Fire, water and poison in the Library of Alexandria
The internet is fragile, and other dangers are now looming on top of the loss of our digital memory
Technicians often say to anyone who will listen that the best time to create a backup is now, because disaster is inevitable and the only question is when it will happen. That’s more or less what we’ve learned, although we still get upset if, in an example I’ve completely made up for this column, you fail to recover a password and lose all the photos from those two years where you weren’t very happy but at least you lived by the sea and had palm trees, pink sunsets and alligators to look at, and you believed that at least you would have the memory of that.
We rely on the internet to store our intimate memories, but we have also delegated our collective experience to it, and the internet is fragile. If much of our life happens in its pages, how can we preserve it? “We can lose part of our memory as a society because a file format becomes obsolete,” the professor Nanna Bonde Thylstrup told EL PAÍS a few months ago. According to a study published in January by Ahrefs, at least 66.5% of all links created in the last nine years lead nowhere. Internet Live Stats estimated in 2019 that there were 1.7 billion websites, of which 99.9% were not active.
All you have to do is not renew a domain, or stop paying for server space, and the digital weeds will make their way through the ruins. Nothing remains of The Hairpin, which was one of the funniest and best-written publications on the internet, and is now a farm of AI-created content. Playground magazine lost its entire archive in a technological migration. In both cases, the youthful works of some of the most promising authors of the day disappeared. In February of this year, Google stopped storing a cacheable version of the websites it crawls. Archive.org still does a good job of preserving some copies of what is published [...] but when the daily life of a civilization happens within walled gardens, these efforts are not enough. Now, other dangers must be added to their disappearance.
Researchers are warning about the risk of internet poisoning, a paradox that holds that if the internet is saturated with large volumes of inane content generated with AI, its quality will be reduced and it will no longer serve to feed future language models. This scenario is starting to become real. Amazon has limited the number of books a user can publish per day to the very human number of three.

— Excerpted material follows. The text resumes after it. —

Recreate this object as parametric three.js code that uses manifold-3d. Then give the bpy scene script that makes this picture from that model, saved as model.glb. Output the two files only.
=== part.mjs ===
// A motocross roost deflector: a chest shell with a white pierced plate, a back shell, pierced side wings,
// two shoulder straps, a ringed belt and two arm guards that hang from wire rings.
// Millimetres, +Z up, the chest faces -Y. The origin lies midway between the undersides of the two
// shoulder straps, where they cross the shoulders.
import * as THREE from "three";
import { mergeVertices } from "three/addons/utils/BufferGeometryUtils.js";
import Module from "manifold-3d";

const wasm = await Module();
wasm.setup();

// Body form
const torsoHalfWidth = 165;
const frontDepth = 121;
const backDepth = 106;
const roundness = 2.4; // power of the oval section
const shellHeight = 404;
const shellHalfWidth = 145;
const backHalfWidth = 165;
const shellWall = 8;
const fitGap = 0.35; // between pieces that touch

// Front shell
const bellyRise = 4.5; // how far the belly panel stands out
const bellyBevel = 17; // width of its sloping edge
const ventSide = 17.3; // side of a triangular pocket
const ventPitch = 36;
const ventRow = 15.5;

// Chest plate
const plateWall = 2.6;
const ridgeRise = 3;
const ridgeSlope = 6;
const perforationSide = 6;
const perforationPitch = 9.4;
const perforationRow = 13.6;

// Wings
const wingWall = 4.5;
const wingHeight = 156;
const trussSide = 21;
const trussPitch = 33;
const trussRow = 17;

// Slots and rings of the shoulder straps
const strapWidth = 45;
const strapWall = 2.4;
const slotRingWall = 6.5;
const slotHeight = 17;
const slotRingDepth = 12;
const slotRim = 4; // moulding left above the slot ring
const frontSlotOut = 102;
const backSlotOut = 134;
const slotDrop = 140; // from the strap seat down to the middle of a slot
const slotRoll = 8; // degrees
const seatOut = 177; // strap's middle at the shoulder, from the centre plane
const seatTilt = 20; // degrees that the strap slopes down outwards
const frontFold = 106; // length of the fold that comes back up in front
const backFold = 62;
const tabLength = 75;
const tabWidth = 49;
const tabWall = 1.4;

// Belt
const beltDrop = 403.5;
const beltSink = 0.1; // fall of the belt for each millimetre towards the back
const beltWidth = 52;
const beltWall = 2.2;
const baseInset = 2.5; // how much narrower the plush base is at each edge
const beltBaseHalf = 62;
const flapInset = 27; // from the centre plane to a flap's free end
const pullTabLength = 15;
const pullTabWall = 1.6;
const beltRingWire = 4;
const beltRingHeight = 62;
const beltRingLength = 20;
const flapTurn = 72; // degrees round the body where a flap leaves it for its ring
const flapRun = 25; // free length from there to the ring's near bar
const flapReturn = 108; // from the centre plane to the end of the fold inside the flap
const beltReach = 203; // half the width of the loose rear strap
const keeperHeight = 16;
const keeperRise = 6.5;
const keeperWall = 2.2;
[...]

“It’s a little scary to see how AI-generated images are sneaking into Google Images. Searching for portraits from the 16th century, I detected three and among the first results,” the art historian Alegra García wrote a few days ago. Her professional colleague Montaña Hurtado responded by explaining that she had located works by Remedios Varo whose background had been enlarged with AI, which could make the non-expert viewer think that the original painting was derived from the artificial one, and not the other way around. There are those who, to avoid these types of errors, use a filter on Google that prevents content made after 2022 from being displayed, that is, after the emergence of ChatGPT.
It’s funny: we always assumed that our great collective construction was getting increasingly wiser, and we were more concerned with erasing our trail on the internet than with preserving it. There is no need to choose a metaphor. Alexandria can burn, flood and be poisoned at the same time.